--- begin ---
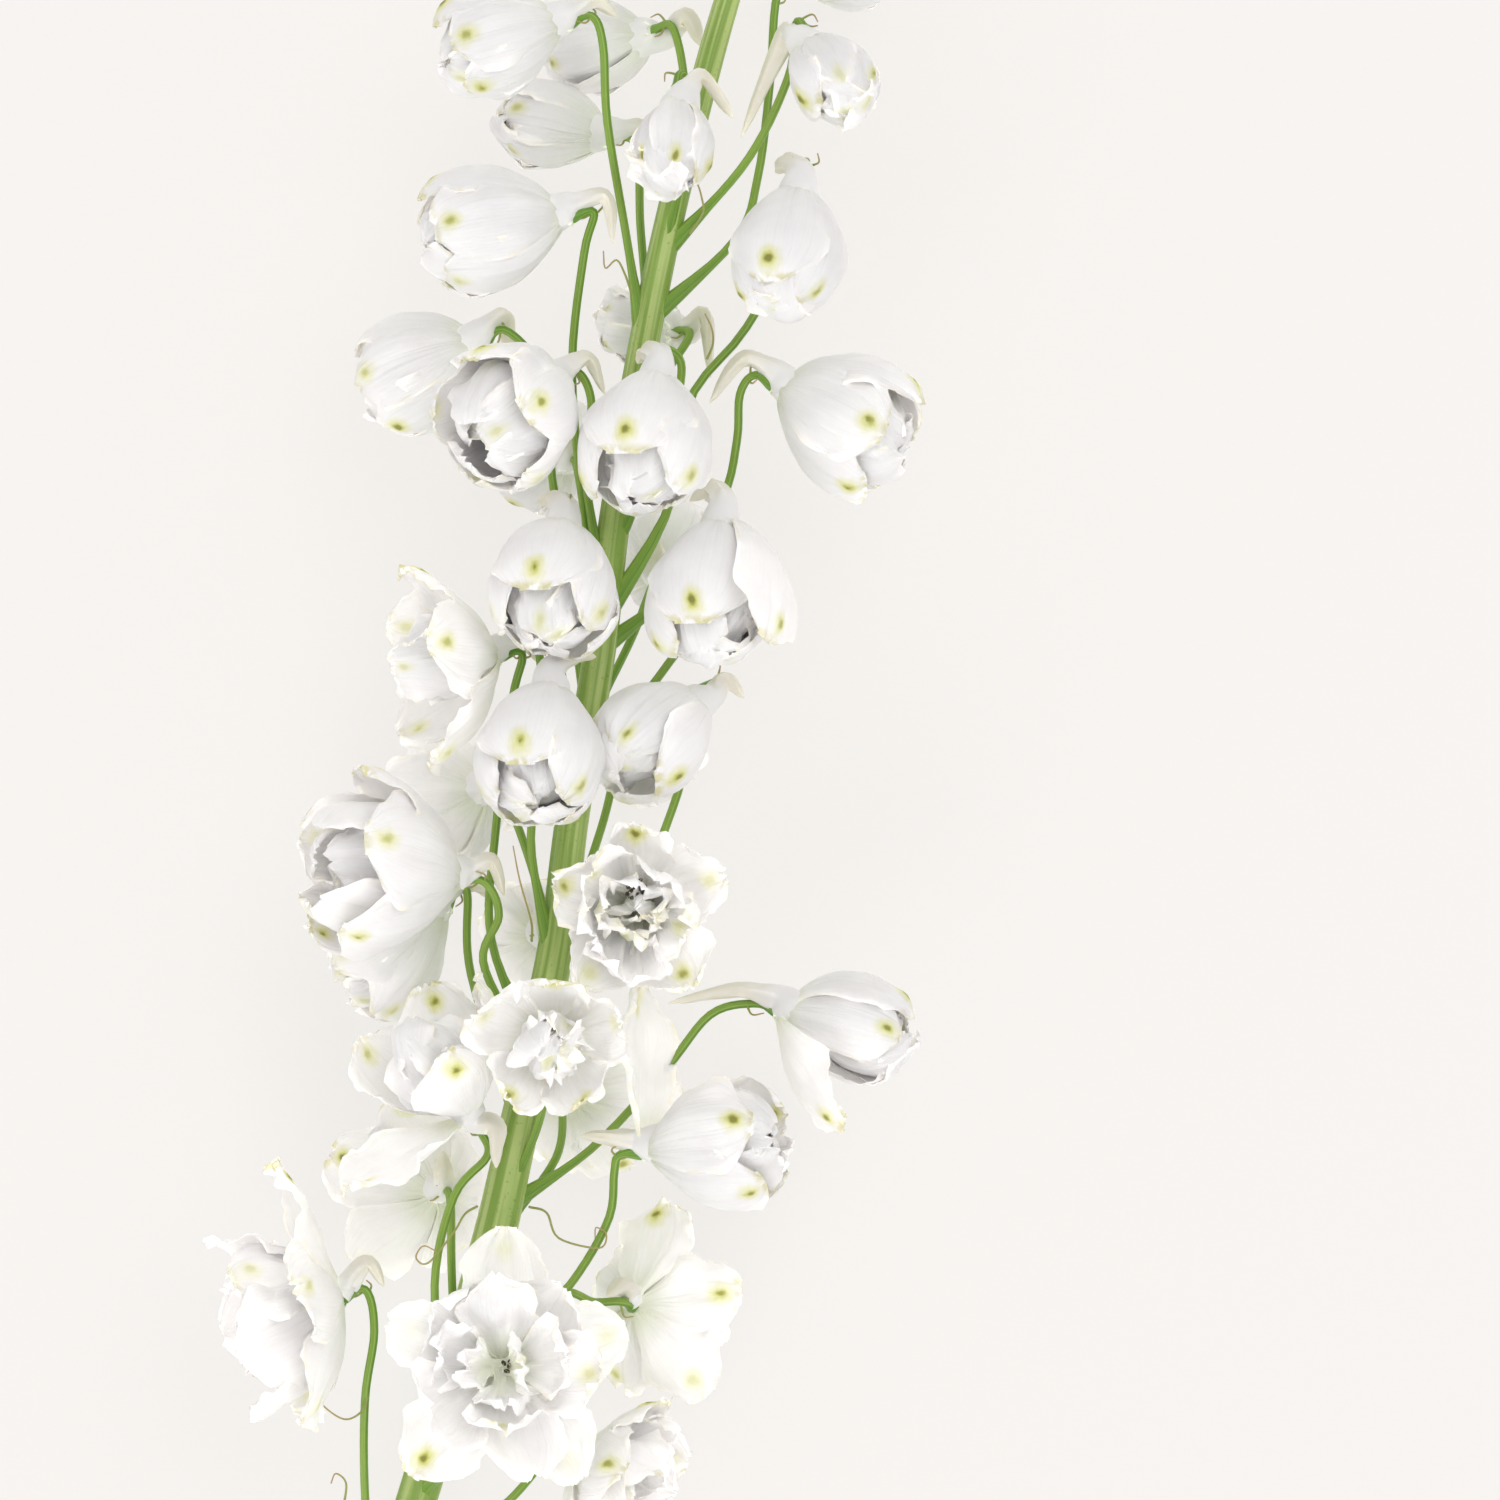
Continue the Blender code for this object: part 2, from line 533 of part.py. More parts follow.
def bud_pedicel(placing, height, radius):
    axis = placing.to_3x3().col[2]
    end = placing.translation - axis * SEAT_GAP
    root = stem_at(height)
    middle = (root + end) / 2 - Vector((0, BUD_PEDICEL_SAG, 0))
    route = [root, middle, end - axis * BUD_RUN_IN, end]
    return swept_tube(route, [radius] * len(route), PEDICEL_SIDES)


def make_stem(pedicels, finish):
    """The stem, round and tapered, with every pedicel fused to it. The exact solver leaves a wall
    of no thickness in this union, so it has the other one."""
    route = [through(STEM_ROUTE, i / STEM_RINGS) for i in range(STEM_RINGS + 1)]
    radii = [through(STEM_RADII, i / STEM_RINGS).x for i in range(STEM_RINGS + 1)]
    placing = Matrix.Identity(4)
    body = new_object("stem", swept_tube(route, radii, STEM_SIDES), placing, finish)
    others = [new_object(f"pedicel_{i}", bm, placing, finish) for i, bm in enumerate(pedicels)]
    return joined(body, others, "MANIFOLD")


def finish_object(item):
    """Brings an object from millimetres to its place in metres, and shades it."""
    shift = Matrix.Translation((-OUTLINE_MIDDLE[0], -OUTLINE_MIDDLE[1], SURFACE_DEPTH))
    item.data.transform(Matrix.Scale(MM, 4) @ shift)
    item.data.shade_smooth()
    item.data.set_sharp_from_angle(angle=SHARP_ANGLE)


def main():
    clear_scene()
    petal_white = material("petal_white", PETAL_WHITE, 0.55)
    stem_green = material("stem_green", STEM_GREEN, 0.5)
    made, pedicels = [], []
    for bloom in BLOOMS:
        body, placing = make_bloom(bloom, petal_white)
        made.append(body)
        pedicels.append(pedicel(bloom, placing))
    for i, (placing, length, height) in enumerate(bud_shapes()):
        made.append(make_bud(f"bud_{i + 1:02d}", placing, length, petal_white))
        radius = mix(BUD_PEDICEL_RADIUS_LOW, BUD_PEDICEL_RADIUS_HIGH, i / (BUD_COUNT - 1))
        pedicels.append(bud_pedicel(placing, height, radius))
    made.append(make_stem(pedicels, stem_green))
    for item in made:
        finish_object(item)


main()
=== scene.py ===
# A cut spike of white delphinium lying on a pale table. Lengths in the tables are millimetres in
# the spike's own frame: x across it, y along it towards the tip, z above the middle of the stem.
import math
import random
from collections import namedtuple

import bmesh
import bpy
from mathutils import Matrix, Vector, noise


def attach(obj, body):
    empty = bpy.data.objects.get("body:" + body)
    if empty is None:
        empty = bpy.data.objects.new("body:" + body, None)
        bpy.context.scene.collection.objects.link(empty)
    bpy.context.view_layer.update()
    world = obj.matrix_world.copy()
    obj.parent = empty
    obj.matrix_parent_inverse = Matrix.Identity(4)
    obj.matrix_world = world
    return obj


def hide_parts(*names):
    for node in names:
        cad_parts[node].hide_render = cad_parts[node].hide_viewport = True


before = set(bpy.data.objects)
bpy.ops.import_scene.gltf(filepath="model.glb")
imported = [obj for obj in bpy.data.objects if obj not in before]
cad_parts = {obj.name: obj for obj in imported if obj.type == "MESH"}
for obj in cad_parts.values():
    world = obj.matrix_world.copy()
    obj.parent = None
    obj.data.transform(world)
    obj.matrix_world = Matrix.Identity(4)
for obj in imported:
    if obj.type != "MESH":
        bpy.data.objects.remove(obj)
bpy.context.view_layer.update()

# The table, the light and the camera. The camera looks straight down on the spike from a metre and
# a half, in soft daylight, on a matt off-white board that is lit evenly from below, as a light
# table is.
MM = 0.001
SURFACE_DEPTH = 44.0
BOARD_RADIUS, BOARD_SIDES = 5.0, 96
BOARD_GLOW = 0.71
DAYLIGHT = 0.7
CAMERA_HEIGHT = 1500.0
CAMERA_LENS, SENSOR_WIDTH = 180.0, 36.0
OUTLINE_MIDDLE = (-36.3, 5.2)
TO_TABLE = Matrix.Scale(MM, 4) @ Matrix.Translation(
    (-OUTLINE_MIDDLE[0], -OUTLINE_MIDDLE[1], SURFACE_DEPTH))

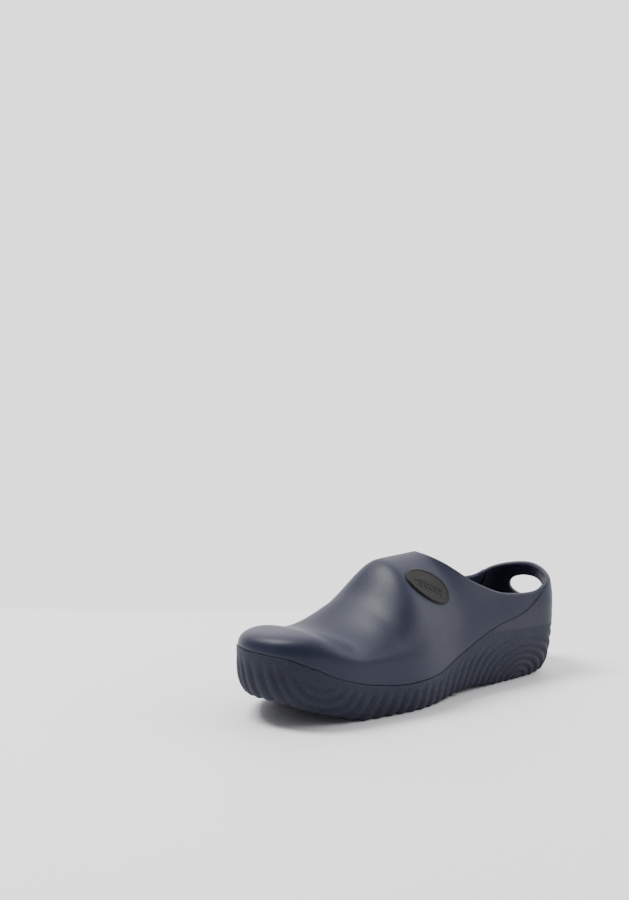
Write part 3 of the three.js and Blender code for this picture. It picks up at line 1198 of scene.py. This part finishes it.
--- end ---
Your task is to retype the entries verbatim, starting with the line that holds "pedicels.append(pedicel(bloom, placing))" and stopping after the line that holds "cad_parts[node].hide_render = cad_parts[node].hide_viewport".

▸ **RESULT FOR THIS EXERCISE**
        pedicels.append(pedicel(bloom, placing))
    for i, (placing, length, height) in enumerate(bud_shapes()):
        made.append(make_bud(f"bud_{i + 1:02d}", placing, length, petal_white))
        radius = mix(BUD_PEDICEL_RADIUS_LOW, BUD_PEDICEL_RADIUS_HIGH, i / (BUD_COUNT - 1))
        pedicels.append(bud_pedicel(placing, height, radius))
    made.append(make_stem(pedicels, stem_green))
    for item in made:
        finish_object(item)


main()
=== scene.py ===
# A cut spike of white delphinium lying on a pale table. Lengths in the tables are millimetres in
# the spike's own frame: x across it, y along it towards the tip, z above the middle of the stem.
import math
import random
from collections import namedtuple

import bmesh
import bpy
from mathutils import Matrix, Vector, noise


def attach(obj, body):
    empty = bpy.data.objects.get("body:" + body)
    if empty is None:
        empty = bpy.data.objects.new("body:" + body, None)
        bpy.context.scene.collection.objects.link(empty)
    bpy.context.view_layer.update()
    world = obj.matrix_world.copy()
    obj.parent = empty
    obj.matrix_parent_inverse = Matrix.Identity(4)
    obj.matrix_world = world
    return obj


def hide_parts(*names):
    for node in names:
        cad_parts[node].hide_render = cad_parts[node].hide_viewport = True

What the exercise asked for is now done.